── PROVIDED ENTRIES

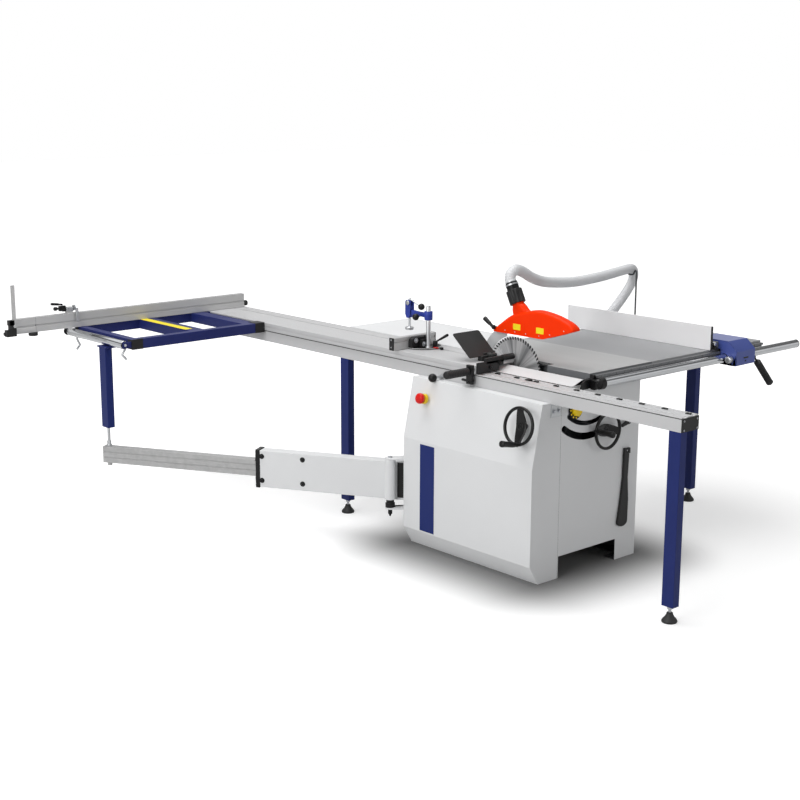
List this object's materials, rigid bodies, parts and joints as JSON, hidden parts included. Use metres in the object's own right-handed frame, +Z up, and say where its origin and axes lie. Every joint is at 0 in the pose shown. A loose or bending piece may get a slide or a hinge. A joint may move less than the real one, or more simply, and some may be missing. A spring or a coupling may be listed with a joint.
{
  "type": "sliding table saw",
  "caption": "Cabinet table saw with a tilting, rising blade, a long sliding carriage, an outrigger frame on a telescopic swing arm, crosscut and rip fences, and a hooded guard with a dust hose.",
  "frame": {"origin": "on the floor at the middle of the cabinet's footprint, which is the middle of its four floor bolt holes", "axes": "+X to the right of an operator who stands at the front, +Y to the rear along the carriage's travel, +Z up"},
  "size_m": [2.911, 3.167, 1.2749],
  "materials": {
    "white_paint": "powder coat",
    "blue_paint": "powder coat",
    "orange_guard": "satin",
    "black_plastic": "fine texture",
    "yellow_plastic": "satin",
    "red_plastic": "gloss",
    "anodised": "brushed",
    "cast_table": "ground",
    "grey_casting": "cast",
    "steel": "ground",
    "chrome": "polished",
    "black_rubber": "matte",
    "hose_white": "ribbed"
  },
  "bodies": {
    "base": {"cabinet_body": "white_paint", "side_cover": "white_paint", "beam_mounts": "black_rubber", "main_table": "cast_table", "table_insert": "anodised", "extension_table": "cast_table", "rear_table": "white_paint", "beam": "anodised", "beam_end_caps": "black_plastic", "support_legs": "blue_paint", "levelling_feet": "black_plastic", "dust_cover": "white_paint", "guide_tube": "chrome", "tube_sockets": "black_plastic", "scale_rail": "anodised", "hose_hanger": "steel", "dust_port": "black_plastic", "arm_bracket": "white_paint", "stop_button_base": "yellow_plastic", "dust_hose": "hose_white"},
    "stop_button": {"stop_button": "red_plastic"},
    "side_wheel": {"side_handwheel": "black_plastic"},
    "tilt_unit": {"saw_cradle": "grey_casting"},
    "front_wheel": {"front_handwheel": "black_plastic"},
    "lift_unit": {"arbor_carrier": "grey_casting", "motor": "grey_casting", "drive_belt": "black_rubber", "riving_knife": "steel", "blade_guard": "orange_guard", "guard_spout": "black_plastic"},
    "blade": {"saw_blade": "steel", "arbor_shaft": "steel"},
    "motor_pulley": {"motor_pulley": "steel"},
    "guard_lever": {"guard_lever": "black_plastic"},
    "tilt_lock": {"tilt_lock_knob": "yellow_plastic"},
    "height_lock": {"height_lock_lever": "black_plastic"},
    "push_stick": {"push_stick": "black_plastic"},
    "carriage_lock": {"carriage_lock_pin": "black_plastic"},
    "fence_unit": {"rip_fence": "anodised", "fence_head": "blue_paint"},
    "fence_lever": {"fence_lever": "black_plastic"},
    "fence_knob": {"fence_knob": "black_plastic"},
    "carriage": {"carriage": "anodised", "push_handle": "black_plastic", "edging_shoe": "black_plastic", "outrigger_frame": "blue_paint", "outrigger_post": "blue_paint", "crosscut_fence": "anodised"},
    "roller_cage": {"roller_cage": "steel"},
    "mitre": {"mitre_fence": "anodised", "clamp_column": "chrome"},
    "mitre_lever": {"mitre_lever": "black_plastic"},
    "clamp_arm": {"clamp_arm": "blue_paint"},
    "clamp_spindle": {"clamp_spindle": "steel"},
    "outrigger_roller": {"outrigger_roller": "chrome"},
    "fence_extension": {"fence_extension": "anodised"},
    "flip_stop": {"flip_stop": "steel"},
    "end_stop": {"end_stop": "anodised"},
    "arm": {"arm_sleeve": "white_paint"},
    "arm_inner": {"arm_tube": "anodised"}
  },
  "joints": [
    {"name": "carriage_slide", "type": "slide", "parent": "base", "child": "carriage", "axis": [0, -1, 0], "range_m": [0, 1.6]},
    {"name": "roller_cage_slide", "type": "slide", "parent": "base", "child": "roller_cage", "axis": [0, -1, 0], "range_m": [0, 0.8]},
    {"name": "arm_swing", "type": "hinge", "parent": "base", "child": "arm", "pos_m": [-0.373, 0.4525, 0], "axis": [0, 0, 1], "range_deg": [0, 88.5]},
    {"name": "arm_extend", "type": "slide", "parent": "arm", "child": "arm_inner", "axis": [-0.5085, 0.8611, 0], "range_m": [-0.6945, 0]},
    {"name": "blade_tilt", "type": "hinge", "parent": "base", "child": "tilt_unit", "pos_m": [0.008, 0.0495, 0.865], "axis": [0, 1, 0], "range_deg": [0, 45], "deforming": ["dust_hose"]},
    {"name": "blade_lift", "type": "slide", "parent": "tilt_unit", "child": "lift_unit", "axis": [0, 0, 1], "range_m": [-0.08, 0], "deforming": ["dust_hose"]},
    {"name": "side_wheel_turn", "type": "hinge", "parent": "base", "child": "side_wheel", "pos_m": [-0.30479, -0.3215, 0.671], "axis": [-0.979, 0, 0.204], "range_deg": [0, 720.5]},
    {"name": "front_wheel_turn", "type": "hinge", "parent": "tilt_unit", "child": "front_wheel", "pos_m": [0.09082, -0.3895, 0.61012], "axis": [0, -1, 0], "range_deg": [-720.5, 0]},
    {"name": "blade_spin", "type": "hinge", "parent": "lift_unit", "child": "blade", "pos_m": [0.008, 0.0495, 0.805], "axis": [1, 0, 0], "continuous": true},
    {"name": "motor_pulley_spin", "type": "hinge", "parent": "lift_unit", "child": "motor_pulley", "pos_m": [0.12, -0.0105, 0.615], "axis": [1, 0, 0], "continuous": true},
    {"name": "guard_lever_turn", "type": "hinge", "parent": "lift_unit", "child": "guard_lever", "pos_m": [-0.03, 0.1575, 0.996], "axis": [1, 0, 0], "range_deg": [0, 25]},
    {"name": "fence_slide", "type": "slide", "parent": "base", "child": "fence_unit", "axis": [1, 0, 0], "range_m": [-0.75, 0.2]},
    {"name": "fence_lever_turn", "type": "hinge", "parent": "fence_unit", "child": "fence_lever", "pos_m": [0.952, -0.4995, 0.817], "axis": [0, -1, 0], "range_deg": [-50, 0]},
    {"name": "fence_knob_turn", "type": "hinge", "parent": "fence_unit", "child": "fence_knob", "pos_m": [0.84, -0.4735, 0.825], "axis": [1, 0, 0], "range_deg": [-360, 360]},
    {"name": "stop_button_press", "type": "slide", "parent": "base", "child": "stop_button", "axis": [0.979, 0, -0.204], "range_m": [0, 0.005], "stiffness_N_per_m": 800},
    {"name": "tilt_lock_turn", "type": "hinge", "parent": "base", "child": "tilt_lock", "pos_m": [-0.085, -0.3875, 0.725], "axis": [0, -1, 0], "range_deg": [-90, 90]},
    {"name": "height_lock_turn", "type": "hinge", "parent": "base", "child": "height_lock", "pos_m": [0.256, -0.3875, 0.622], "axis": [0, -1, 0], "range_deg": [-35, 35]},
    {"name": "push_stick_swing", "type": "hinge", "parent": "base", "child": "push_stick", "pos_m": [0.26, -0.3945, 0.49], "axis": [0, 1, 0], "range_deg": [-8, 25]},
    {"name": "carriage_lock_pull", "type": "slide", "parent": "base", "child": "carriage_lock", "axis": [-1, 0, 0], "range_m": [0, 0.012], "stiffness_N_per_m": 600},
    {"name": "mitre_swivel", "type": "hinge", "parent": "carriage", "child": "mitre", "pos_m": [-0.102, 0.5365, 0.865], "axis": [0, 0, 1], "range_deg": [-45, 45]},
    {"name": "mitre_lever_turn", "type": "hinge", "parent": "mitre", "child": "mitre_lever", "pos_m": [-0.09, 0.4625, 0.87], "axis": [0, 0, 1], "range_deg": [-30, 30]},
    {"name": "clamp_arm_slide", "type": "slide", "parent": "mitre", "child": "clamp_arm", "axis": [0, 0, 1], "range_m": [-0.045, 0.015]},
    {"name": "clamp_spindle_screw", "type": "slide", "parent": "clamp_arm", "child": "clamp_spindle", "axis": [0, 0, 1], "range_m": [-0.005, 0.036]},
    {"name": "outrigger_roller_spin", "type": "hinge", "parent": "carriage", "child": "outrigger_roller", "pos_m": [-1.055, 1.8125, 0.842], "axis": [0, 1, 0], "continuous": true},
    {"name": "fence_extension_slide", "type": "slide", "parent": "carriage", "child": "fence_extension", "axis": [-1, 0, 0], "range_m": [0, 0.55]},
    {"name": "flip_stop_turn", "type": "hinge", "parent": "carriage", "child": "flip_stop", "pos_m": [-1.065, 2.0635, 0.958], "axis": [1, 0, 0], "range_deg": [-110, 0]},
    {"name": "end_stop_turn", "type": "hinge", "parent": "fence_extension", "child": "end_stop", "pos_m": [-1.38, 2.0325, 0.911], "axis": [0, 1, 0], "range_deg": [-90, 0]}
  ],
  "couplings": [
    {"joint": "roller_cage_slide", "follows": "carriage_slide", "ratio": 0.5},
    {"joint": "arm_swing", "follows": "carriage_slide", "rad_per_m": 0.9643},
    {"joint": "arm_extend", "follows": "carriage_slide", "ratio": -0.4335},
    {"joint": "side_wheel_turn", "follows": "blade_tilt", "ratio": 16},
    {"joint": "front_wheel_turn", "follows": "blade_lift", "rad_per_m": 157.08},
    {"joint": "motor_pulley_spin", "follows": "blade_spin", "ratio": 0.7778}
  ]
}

────
── PROVIDED ENTRIES

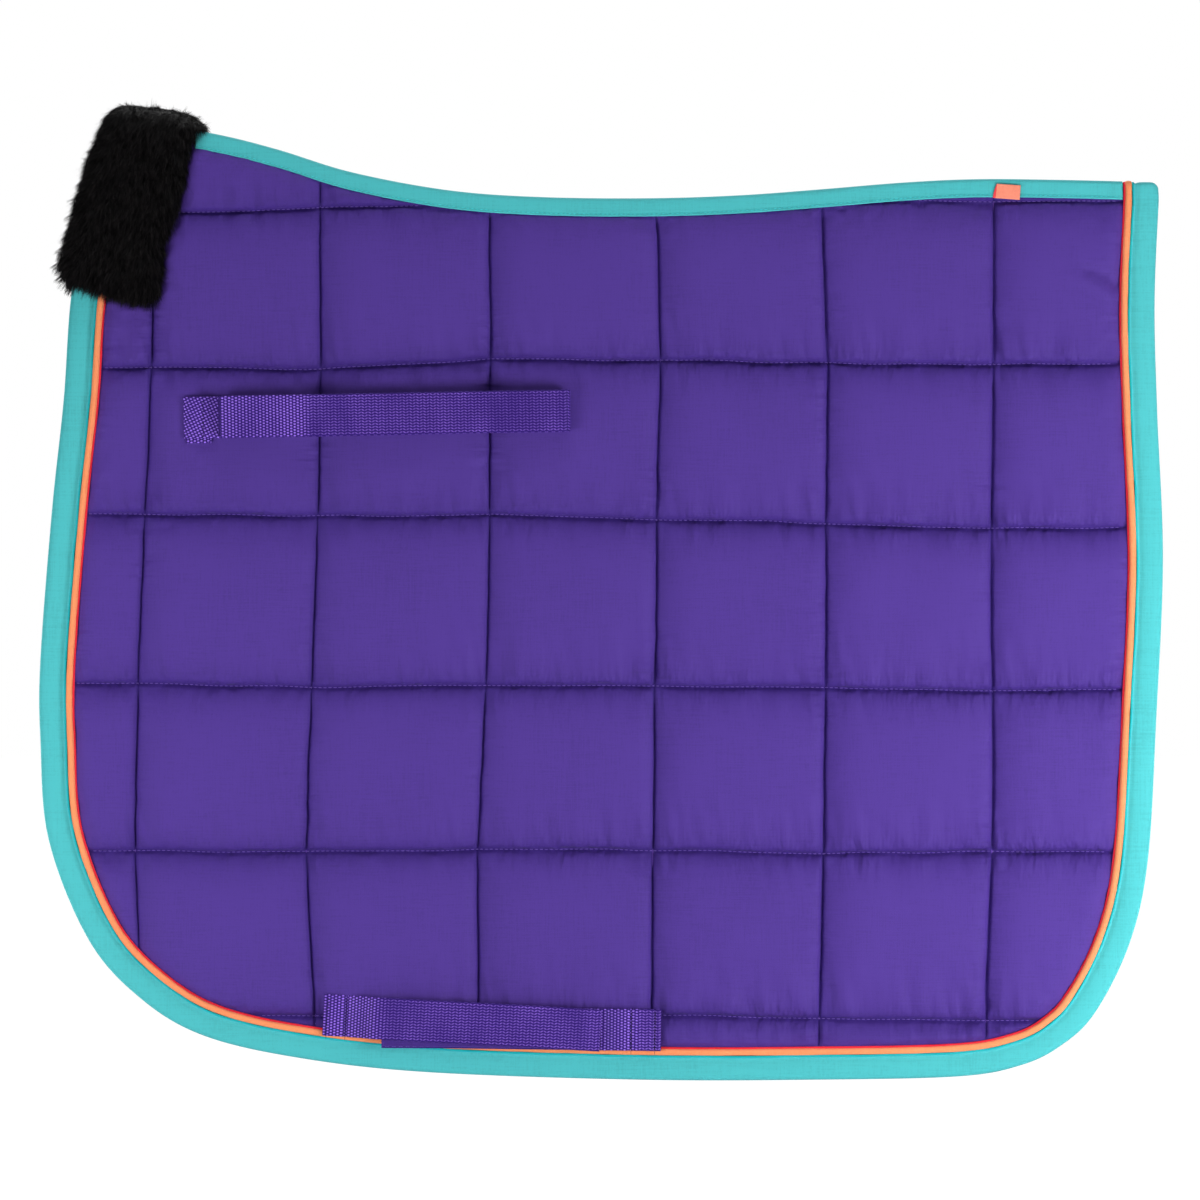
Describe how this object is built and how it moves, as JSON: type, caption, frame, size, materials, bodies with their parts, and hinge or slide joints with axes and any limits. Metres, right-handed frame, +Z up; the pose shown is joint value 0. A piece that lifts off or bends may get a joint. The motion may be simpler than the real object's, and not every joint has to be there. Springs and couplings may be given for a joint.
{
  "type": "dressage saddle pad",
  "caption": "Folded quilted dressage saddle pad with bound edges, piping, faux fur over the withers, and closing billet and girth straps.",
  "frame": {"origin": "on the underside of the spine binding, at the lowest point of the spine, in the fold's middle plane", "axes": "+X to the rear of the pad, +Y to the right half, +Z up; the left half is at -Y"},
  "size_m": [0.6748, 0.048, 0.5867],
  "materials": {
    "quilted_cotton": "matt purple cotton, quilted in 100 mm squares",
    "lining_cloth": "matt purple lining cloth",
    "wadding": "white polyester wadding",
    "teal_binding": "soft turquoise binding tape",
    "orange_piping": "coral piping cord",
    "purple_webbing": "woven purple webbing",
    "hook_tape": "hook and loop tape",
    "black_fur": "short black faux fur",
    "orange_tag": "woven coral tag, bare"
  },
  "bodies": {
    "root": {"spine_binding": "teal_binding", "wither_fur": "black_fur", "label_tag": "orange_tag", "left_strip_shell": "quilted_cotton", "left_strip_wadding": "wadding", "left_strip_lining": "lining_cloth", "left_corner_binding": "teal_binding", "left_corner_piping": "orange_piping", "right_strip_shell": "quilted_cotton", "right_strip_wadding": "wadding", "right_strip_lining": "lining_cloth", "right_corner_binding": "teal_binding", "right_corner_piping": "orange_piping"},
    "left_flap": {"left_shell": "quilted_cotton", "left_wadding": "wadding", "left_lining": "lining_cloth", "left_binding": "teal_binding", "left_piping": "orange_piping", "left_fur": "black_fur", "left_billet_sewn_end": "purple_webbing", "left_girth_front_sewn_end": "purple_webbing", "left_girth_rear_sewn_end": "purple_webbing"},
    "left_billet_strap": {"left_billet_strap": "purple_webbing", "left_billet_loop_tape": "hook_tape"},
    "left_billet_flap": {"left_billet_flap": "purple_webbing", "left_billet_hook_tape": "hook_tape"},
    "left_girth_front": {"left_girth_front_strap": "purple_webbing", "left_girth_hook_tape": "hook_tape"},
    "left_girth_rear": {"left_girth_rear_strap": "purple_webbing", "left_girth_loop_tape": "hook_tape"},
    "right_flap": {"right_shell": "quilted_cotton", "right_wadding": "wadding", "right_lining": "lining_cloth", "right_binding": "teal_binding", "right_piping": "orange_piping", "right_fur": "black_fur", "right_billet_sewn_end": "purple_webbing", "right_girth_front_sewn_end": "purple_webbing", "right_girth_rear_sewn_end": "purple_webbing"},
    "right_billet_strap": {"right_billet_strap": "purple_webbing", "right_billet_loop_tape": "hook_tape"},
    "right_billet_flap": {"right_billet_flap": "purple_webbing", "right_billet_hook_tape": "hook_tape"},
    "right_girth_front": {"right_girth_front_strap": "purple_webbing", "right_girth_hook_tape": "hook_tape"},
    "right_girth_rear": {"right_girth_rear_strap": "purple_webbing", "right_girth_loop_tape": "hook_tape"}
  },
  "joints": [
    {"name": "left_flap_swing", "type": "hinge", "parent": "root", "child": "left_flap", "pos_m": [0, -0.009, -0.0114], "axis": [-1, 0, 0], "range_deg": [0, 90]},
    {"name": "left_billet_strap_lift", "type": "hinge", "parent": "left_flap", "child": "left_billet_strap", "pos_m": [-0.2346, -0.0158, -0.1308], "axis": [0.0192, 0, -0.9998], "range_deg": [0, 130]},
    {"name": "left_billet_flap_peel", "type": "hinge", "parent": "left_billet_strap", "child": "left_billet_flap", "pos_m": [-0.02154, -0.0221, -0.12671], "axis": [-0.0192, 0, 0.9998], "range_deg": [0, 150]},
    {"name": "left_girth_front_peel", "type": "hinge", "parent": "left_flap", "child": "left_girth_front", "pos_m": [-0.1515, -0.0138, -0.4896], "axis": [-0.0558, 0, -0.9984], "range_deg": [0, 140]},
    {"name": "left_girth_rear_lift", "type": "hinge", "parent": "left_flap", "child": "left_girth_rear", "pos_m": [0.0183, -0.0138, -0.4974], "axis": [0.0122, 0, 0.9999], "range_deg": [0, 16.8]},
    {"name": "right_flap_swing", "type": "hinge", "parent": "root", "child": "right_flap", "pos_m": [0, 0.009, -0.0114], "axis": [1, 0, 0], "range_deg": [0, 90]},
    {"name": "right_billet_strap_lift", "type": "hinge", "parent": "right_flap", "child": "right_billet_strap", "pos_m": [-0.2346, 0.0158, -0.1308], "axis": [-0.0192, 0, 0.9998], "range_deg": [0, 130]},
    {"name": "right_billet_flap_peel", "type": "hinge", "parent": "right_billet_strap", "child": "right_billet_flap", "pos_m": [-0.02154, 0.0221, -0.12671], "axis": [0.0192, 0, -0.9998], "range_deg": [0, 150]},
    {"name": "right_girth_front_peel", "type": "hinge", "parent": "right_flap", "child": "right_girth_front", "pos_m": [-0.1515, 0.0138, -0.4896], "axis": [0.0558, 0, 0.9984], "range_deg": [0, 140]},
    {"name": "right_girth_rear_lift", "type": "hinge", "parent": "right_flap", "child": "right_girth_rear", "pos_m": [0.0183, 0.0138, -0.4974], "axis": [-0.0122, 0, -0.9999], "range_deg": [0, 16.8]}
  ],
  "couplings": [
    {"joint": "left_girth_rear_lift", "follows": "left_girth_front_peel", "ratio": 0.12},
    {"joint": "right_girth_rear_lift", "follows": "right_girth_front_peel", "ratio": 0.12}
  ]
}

────

GIVEN TASK: Where a line in the entries holds "axes", copy that line.

SOLVED EXERCISE:
List this object's materials, rigid bodies, parts and joints as JSON, hidden parts included. Use metres in the object's own right-handed frame, +Z up, and say where its origin and axes lie. Every joint is at 0 in the pose shown. A loose or bending piece may get a slide or a hinge. A joint may move less than the real one, or more simply, and some may be missing. A spring or a coupling may be listed with a joint.
  "frame": {"origin": "on the floor at the middle of the cabinet's footprint, which is the middle of its four floor bolt holes", "axes": "+X to the right of an operator who stands at the front, +Y to the rear along the carriage's travel, +Z up"},
Describe how this object is built and how it moves, as JSON: type, caption, frame, size, materials, bodies with their parts, and hinge or slide joints with axes and any limits. Metres, right-handed frame, +Z up; the pose shown is joint value 0. A piece that lifts off or bends may get a joint. The motion may be simpler than the real object's, and not every joint has to be there. Springs and couplings may be given for a joint.
  "frame": {"origin": "on the underside of the spine binding, at the lowest point of the spine, in the fold's middle plane", "axes": "+X to the rear of the pad, +Y to the right half, +Z up; the left half is at -Y"},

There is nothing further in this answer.